Organics are no small issue. In the Metro region, city officials reckon that food-related castoffs constitute 20 percent of the residential and commercial waste stream--that's about 240,000 tons per year of biodegradable waste.

Except for a small pilot operation run by Waste Management and a few pig farmers who take brewery wastes, most local organic waste goes straight to expensive landfills--in the process contaminating lots of dry waste that could otherwise be recycled.

Vince Gilbert thinks that's a tragedy. "To me, the future looks very bright," he says. "The future is in organic waste."

But don't mention the word "slop" to Gilbert, who, along with his father, Ralph, runs East County Recycling. To him, the proper term is "organic pre-consumer waste." When Gilbert closes his eyes, he envisions mountains of uneaten apples, tubs of bruised potatoes, and truckloads of coffee grounds all winging their way to the North Plains Humus Facility he and his father plan to open next January.

They won't be the first to try large-scale reclamation of organic waste in the area. But they hope to be the first to succeed. In 1991, Reidel Environmental Technologies opened a full-scale composting plant on Columbia Boulevard. The plant, run in cooperation with Metro, closed less than a year later, the victim of complaints about smell.

The Gilberts, who have operated a small humus facility in Hood River for eight years, say smell won't be a problem at their Washington County operation. By carefully mixing and monitoring their organic waste, the Gilberts keep their mess alive and odorless. "Humus does not smell," says Vince Gilbert.

The Gilberts plan to market their end product as a soil supplement and are convinced their operation will be commercially viable.

Ken Gimpel, a Waste Management official who has been involved with his company's organic recycling effort, is less starry-eyed about slop's prospects. "There are lots of logistical hurdles," he says. Unlike residences, grocery stores and restaurants are scattered, making pickup expensive, Gimpel says.

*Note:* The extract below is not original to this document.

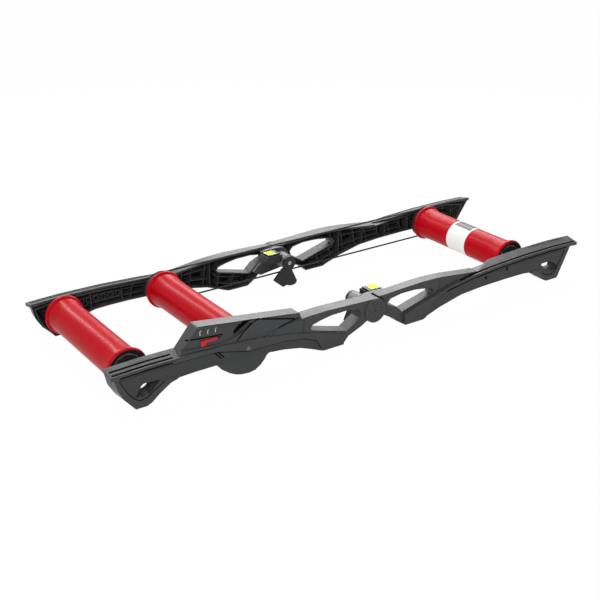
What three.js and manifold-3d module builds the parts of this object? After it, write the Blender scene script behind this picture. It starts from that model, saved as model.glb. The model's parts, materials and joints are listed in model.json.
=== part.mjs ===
// Folding bicycle rollers: three waisted drums carried between two moulded side frames.
// The frame is hinged halfway; a round belt drives the front drum from the middle one, and a
// magnetic brake with a three-position slider sits at the near end of the middle drum.
// Millimetres; X runs to the front, Y to the far side, Z up from the floor below the hinge.
import * as THREE from 'three';
import { mergeVertices } from 'three/addons/utils/BufferGeometryUtils.js';
import Module from 'manifold-3d';

const wasm = await Module();
wasm.setup();

// Frame
const halfLength = 713;
const halfWidth = 240;
const flangeHeight = 100;
const frameDepth = 38;
const wall = 3;
const flangeThickness = 5;
const flangeEndThickness = 9;
const flangeDrop = 8;
const gripCorner = 6;
const nosedStrandInset = 3;
const pocketStrandInset = 8;

// Clearances
const gap = 0.3;
const overrun = 2;

// Hinge
const hingeHeightShare = 0.67;
const noseRadius = 32;
const pocketGap = 3.5;
const sleeveRadius = 20;
const sleeveLength = 54;
const lugRadius = 30;
const lugThickness = 12;
const pinRadius = 5;
const pinBore = 2.5;
const discRadius = 23;
const discThickness = 3;

// Centre foot below the hinge
const footHubThickness = 9;
const footHubRadius = 19.5;

// Hinge lock
const lockNear = 17;
const lockFar = 63;
const lockSetback = 2;
const lockTopShare = 0.92;
const lockHeight = 20;
const lockWall = 4;
const lockSeatGap = 1;
const buttonTravel = 4;
const buttonRise = 4;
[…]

Additionally, recyclers will have to design new containers and trucks and contend with spoilage both before and after pickup. "The problems can be overcome," he says, "but at what cost?"

Currently, Metro is bankrolling a year-old project in which Safeway trucks carry cardboard boxes full of unsold fruit and vegetables from about 30 Portland-area stores to a specially modified Waste Management dumpster at Safeway's Clackamas distribution center.

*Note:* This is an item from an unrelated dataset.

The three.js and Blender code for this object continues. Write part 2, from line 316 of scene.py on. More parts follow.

From there the waste is taken to Metro's central transfer station, compressed into 25-ton bricks and trucked to the Arlington landfill, where it is chopped up and spread on the ground. The compost produced is either used to beautify the landfill or given away. Metro officials concede getting from a pilot project to large-scale organics-recycling presents daunting challenges. "There's no infrastructure, no facilities and building them will be expensive and dirty," says waste planner Doug Anderson. Not to mention, he adds, the sticky issue of siting recycling operations. Everybody wants recycling, but nobody wants a recycling facility in his back yard.

If you ask Vince Gilbert, though, he'll tell you that Waste Management and Metro just don't have the right formula.

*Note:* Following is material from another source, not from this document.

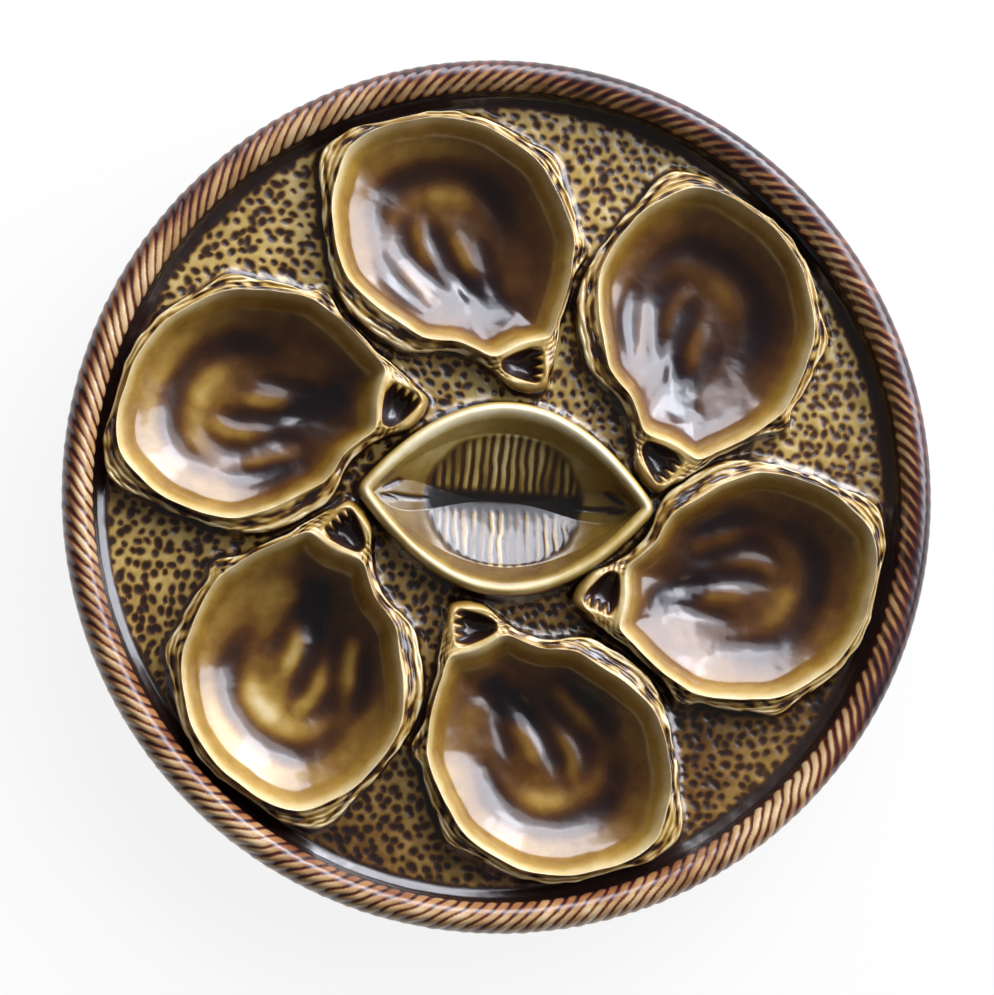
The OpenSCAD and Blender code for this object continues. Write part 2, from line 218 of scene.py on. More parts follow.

He expects his new, 50-acre facility to handle 30,000 tons of organic waste next year. Gilbert says his team has perfected a proprietary technology for doing what Mother Nature does--only faster. The way Gilbert envisions organic recycling working is fairly simple. Trucks will pick up pre-consumer waste from grocery stores, food processors and restaurants--before they spoil. "If it smells, we won't take it," Gilbert says.

Dairy products, meat and plate scrapings don't work, he says. At the humus plant, the organics (which don't have to be technically organic) will be processed, mixed with yard debris, and then spread in wind-rows to dry--hence the need for 50 acres.

After five to eight weeks, depending on the time of year, the waste becomes what Gilbert says will be a concentrated soil amender, restoring all depleted nutrients and minerals and also acting as herbicide and pesticide. "Regular compost, you spread 2 to 4 inches thick," he says. "Our product, you just sprinkle, like pepper on an egg."